Pode haver afeto, sinceridade e decência até numa situação do que convencionalmente se chama de traição. É humano e frequente se enganar, e com isso, ferir os outros involuntariamente. A atitude aí, para não falar novamente em caráter, varia da coragem de cada um. Despreparo é sim, problema de criação. Segurar uma barra sozinho, sem se escorar no outro, ou até pior, culpar o outro quando se engana, ou quando escolhe dar um passo individual e como não dizer, egoísta, demanda coragem e caráter, sim, artigos que estão se tornando mais raros e voláteis até do que casamentos longos.
Em nome de quê se limita ou norteia o desejo hoje, sem o freio das religiões, que tinham muito mais peso no passado, sem o exercício de poder de quem é o mantenedor, antes das mulheres conseguirem um pouco mais de igualdade no campo profissional, sem o medo do inferno?

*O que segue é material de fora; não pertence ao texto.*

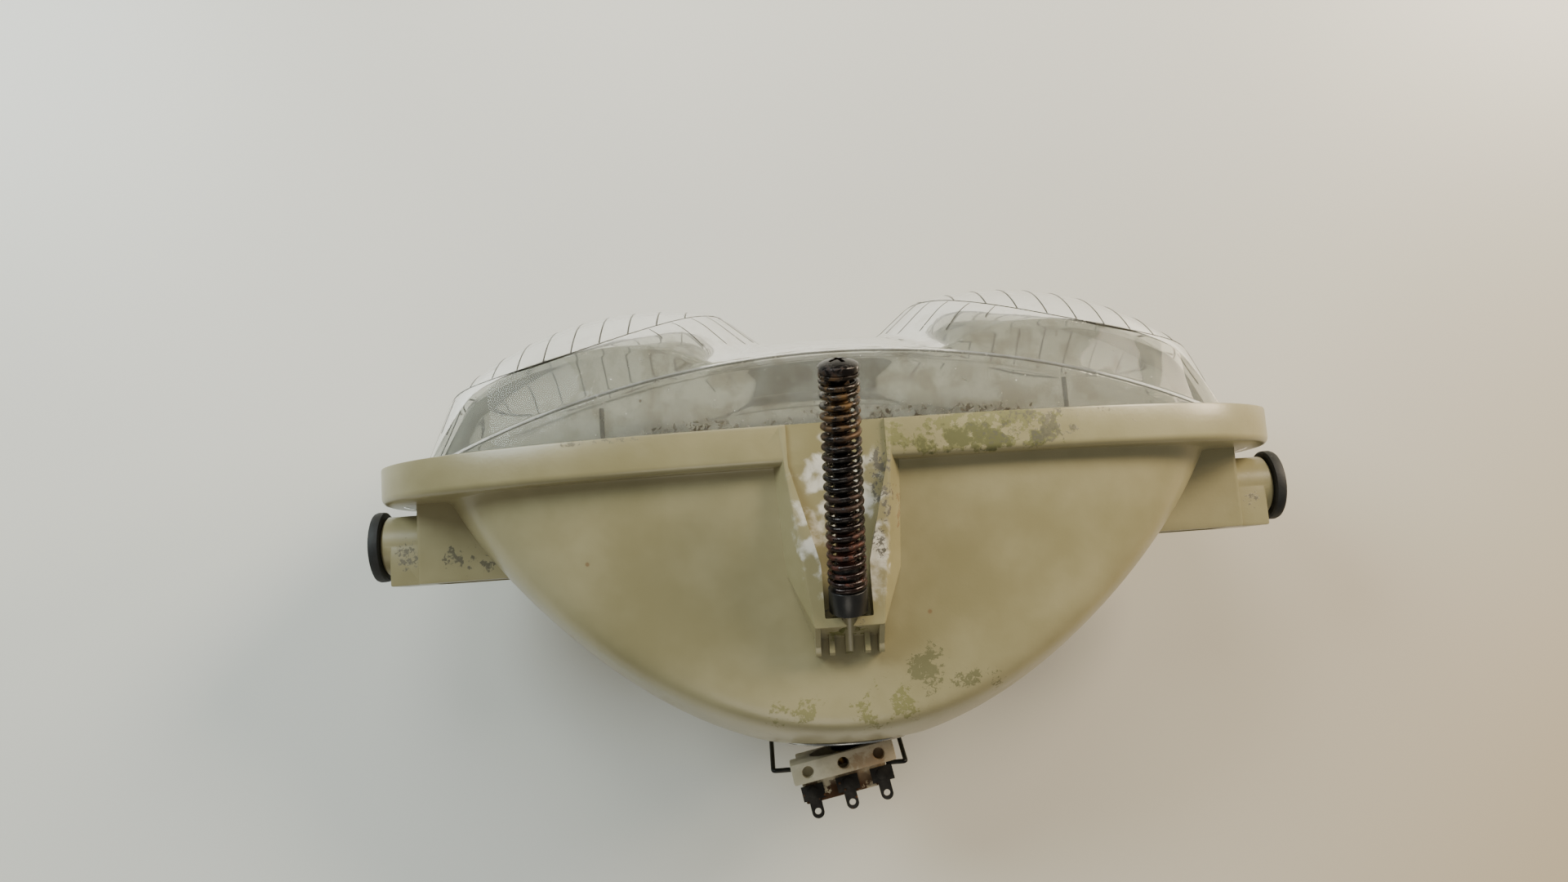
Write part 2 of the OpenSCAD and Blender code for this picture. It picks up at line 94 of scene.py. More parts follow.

Numa sociedade organizada, cada um tem sua função, distribuição justa é a que é ajustada entre as partes.
Bom, o que não tem remédio pede uma solução caseira e individual... a gente fica com a que melhor se ajusta. Uma terapeuta me disse para dar notas à importância que cada coisa tem na vida, e seguir as prioridades. Não se pode, repito para mim e para quem quiser ouvir, ter tudo. Se a gente quer tudo, acaba às vezes perdendo o que não escolheria.

Na falta de solução, a gente recorre aos artistas. Gil afirma que o verdadeiro amor é vão, e eu acredito nele. Chico orienta a enviar os amores não amados para a posta restante. Não é o que se deseja, mas como talento e beleza abastecem o coração... mesmo assim, eu diria: acredite na arte, mas nem sempre nos artistas. O ser humano também pode ser muito vão.
Relações humanas não têm bula ou solução, mas têm uma estrela guia: afeto. Procure, cultive e respeite o afeto! E conjugue o verbo encerrar da maneira mais sublime: carregue no peito todo o afeto que conseguir. E fuja, passe a léguas de distância de quem pode até pensar que tem algum, mas não tem o suficiente para suprir um ser humano decente.